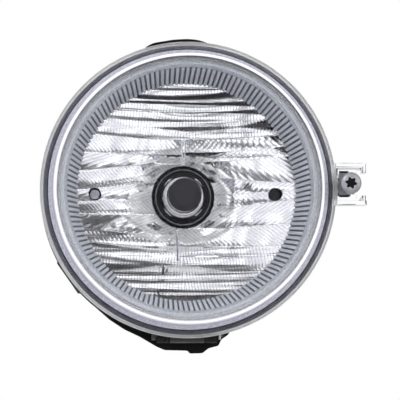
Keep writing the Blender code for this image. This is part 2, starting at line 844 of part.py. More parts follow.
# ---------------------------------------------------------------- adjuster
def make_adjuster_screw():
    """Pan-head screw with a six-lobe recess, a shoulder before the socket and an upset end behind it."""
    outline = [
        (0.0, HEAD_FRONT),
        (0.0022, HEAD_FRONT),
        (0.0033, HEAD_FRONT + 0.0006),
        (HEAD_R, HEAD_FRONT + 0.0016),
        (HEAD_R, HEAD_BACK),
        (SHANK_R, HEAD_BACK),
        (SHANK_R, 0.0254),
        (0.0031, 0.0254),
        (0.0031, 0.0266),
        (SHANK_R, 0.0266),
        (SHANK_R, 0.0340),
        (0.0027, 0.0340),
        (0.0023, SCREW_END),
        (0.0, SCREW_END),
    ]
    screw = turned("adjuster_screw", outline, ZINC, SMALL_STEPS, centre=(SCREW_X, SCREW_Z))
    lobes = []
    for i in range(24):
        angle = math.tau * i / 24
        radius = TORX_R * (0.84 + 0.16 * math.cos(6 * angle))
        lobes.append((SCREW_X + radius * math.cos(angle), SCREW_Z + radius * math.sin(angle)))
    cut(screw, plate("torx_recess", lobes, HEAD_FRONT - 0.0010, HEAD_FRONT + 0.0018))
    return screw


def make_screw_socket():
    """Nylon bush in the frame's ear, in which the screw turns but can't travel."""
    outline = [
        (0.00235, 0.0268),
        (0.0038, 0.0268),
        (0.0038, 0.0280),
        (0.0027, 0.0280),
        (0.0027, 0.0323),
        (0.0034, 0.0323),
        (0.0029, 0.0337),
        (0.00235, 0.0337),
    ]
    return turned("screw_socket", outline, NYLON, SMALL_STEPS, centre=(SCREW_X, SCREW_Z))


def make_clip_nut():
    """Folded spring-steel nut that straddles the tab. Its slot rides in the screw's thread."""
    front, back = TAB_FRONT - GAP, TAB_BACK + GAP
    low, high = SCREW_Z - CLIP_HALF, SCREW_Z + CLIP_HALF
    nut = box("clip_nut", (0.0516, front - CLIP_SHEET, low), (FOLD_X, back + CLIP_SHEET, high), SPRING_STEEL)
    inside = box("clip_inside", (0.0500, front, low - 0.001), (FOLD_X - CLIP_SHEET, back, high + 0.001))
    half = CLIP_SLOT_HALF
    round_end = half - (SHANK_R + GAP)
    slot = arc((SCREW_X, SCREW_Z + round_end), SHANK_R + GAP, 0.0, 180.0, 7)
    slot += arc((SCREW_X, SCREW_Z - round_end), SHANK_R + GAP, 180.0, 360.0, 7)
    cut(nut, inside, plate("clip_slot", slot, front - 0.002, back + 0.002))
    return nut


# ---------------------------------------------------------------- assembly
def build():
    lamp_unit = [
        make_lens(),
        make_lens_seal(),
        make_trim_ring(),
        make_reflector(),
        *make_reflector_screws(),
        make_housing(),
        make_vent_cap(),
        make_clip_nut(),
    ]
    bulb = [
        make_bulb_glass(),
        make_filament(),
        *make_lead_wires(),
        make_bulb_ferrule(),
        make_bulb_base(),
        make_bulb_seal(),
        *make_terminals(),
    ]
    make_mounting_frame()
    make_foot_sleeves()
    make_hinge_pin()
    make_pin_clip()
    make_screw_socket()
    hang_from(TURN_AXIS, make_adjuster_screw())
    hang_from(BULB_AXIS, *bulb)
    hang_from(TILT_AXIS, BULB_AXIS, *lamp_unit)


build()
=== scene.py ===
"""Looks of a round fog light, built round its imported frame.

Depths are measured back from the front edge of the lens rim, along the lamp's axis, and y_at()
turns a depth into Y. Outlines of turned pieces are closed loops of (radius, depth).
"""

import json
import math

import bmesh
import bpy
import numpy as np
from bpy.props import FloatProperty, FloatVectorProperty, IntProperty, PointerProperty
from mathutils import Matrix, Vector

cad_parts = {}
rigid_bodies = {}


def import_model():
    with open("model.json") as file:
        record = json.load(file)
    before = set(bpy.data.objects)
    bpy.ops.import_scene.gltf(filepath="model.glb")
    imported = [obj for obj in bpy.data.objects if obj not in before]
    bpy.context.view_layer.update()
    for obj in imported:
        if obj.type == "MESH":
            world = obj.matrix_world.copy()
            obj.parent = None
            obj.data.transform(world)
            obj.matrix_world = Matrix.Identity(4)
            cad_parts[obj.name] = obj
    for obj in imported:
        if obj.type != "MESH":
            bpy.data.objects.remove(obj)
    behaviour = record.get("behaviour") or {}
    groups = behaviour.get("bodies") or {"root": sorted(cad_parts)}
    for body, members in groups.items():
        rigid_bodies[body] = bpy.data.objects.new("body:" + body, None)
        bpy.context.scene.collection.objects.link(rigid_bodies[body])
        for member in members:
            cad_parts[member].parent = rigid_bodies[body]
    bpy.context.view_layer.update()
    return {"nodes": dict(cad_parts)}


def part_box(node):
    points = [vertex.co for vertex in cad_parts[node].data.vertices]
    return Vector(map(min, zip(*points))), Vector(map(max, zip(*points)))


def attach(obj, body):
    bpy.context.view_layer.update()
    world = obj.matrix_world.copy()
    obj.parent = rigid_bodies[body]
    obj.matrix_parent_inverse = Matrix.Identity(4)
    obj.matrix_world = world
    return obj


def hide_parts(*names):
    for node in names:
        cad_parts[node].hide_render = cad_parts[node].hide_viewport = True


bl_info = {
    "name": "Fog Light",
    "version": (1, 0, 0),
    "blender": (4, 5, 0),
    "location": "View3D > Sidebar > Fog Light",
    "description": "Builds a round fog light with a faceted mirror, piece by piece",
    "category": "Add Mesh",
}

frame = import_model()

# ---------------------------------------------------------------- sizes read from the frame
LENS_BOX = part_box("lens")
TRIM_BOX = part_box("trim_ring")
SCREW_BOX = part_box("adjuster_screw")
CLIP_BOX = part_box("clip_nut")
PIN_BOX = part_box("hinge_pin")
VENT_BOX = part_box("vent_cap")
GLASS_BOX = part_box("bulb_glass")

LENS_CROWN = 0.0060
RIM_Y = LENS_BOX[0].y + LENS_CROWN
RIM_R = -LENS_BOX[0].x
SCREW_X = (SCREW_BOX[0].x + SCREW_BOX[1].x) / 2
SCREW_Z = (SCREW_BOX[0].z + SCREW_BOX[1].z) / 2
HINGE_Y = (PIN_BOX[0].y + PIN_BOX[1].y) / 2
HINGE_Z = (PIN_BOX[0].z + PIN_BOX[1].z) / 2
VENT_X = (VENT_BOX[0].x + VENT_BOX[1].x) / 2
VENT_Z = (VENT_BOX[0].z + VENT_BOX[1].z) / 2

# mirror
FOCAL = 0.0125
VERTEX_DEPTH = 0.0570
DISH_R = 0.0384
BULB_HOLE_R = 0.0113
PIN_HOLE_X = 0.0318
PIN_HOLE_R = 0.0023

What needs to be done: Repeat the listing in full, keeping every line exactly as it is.

Exercise solution:
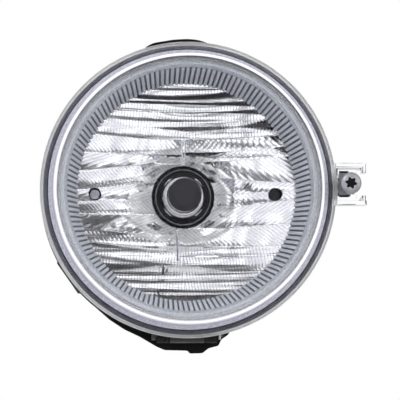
Keep writing the Blender code for this image. This is part 2, starting at line 844 of part.py. More parts follow.
# ---------------------------------------------------------------- adjuster
def make_adjuster_screw():
    """Pan-head screw with a six-lobe recess, a shoulder before the socket and an upset end behind it."""
    outline = [
        (0.0, HEAD_FRONT),
        (0.0022, HEAD_FRONT),
        (0.0033, HEAD_FRONT + 0.0006),
        (HEAD_R, HEAD_FRONT + 0.0016),
        (HEAD_R, HEAD_BACK),
        (SHANK_R, HEAD_BACK),
        (SHANK_R, 0.0254),
        (0.0031, 0.0254),
        (0.0031, 0.0266),
        (SHANK_R, 0.0266),
        (SHANK_R, 0.0340),
        (0.0027, 0.0340),
        (0.0023, SCREW_END),
        (0.0, SCREW_END),
    ]
    screw = turned("adjuster_screw", outline, ZINC, SMALL_STEPS, centre=(SCREW_X, SCREW_Z))
    lobes = []
    for i in range(24):
        angle = math.tau * i / 24
        radius = TORX_R * (0.84 + 0.16 * math.cos(6 * angle))
        lobes.append((SCREW_X + radius * math.cos(angle), SCREW_Z + radius * math.sin(angle)))
    cut(screw, plate("torx_recess", lobes, HEAD_FRONT - 0.0010, HEAD_FRONT + 0.0018))
    return screw


def make_screw_socket():
    """Nylon bush in the frame's ear, in which the screw turns but can't travel."""
    outline = [
        (0.00235, 0.0268),
        (0.0038, 0.0268),
        (0.0038, 0.0280),
        (0.0027, 0.0280),
        (0.0027, 0.0323),
        (0.0034, 0.0323),
        (0.0029, 0.0337),
        (0.00235, 0.0337),
    ]
    return turned("screw_socket", outline, NYLON, SMALL_STEPS, centre=(SCREW_X, SCREW_Z))


def make_clip_nut():
    """Folded spring-steel nut that straddles the tab. Its slot rides in the screw's thread."""
    front, back = TAB_FRONT - GAP, TAB_BACK + GAP
    low, high = SCREW_Z - CLIP_HALF, SCREW_Z + CLIP_HALF
    nut = box("clip_nut", (0.0516, front - CLIP_SHEET, low), (FOLD_X, back + CLIP_SHEET, high), SPRING_STEEL)
    inside = box("clip_inside", (0.0500, front, low - 0.001), (FOLD_X - CLIP_SHEET, back, high + 0.001))
    half = CLIP_SLOT_HALF
    round_end = half - (SHANK_R + GAP)
    slot = arc((SCREW_X, SCREW_Z + round_end), SHANK_R + GAP, 0.0, 180.0, 7)
    slot += arc((SCREW_X, SCREW_Z - round_end), SHANK_R + GAP, 180.0, 360.0, 7)
    cut(nut, inside, plate("clip_slot", slot, front - 0.002, back + 0.002))
    return nut


# ---------------------------------------------------------------- assembly
def build():
    lamp_unit = [
        make_lens(),
        make_lens_seal(),
        make_trim_ring(),
        make_reflector(),
        *make_reflector_screws(),
        make_housing(),
        make_vent_cap(),
        make_clip_nut(),
    ]
    bulb = [
        make_bulb_glass(),
        make_filament(),
        *make_lead_wires(),
        make_bulb_ferrule(),
        make_bulb_base(),
        make_bulb_seal(),
        *make_terminals(),
    ]
    make_mounting_frame()
    make_foot_sleeves()
    make_hinge_pin()
    make_pin_clip()
    make_screw_socket()
    hang_from(TURN_AXIS, make_adjuster_screw())
    hang_from(BULB_AXIS, *bulb)
    hang_from(TILT_AXIS, BULB_AXIS, *lamp_unit)


build()
=== scene.py ===
"""Looks of a round fog light, built round its imported frame.

Depths are measured back from the front edge of the lens rim, along the lamp's axis, and y_at()
turns a depth into Y. Outlines of turned pieces are closed loops of (radius, depth).
"""

import json
import math

import bmesh
import bpy
import numpy as np
from bpy.props import FloatProperty, FloatVectorProperty, IntProperty, PointerProperty
from mathutils import Matrix, Vector

cad_parts = {}
rigid_bodies = {}


def import_model():
    with open("model.json") as file:
        record = json.load(file)
    before = set(bpy.data.objects)
    bpy.ops.import_scene.gltf(filepath="model.glb")
    imported = [obj for obj in bpy.data.objects if obj not in before]
    bpy.context.view_layer.update()
    for obj in imported:
        if obj.type == "MESH":
            world = obj.matrix_world.copy()
            obj.parent = None
            obj.data.transform(world)
            obj.matrix_world = Matrix.Identity(4)
            cad_parts[obj.name] = obj
    for obj in imported:
        if obj.type != "MESH":
            bpy.data.objects.remove(obj)
    behaviour = record.get("behaviour") or {}
    groups = behaviour.get("bodies") or {"root": sorted(cad_parts)}
    for body, members in groups.items():
        rigid_bodies[body] = bpy.data.objects.new("body:" + body, None)
        bpy.context.scene.collection.objects.link(rigid_bodies[body])
        for member in members:
            cad_parts[member].parent = rigid_bodies[body]
    bpy.context.view_layer.update()
    return {"nodes": dict(cad_parts)}


def part_box(node):
    points = [vertex.co for vertex in cad_parts[node].data.vertices]
    return Vector(map(min, zip(*points))), Vector(map(max, zip(*points)))


def attach(obj, body):
    bpy.context.view_layer.update()
    world = obj.matrix_world.copy()
    obj.parent = rigid_bodies[body]
    obj.matrix_parent_inverse = Matrix.Identity(4)
    obj.matrix_world = world
    return obj


def hide_parts(*names):
    for node in names:
        cad_parts[node].hide_render = cad_parts[node].hide_viewport = True


bl_info = {
    "name": "Fog Light",
    "version": (1, 0, 0),
    "blender": (4, 5, 0),
    "location": "View3D > Sidebar > Fog Light",
    "description": "Builds a round fog light with a faceted mirror, piece by piece",
    "category": "Add Mesh",
}

frame = import_model()

# ---------------------------------------------------------------- sizes read from the frame
LENS_BOX = part_box("lens")
TRIM_BOX = part_box("trim_ring")
SCREW_BOX = part_box("adjuster_screw")
CLIP_BOX = part_box("clip_nut")
PIN_BOX = part_box("hinge_pin")
VENT_BOX = part_box("vent_cap")
GLASS_BOX = part_box("bulb_glass")

LENS_CROWN = 0.0060
RIM_Y = LENS_BOX[0].y + LENS_CROWN
RIM_R = -LENS_BOX[0].x
SCREW_X = (SCREW_BOX[0].x + SCREW_BOX[1].x) / 2
SCREW_Z = (SCREW_BOX[0].z + SCREW_BOX[1].z) / 2
HINGE_Y = (PIN_BOX[0].y + PIN_BOX[1].y) / 2
HINGE_Z = (PIN_BOX[0].z + PIN_BOX[1].z) / 2
VENT_X = (VENT_BOX[0].x + VENT_BOX[1].x) / 2
VENT_Z = (VENT_BOX[0].z + VENT_BOX[1].z) / 2

# mirror
FOCAL = 0.0125
VERTEX_DEPTH = 0.0570
DISH_R = 0.0384
BULB_HOLE_R = 0.0113
PIN_HOLE_X = 0.0318
PIN_HOLE_R = 0.0023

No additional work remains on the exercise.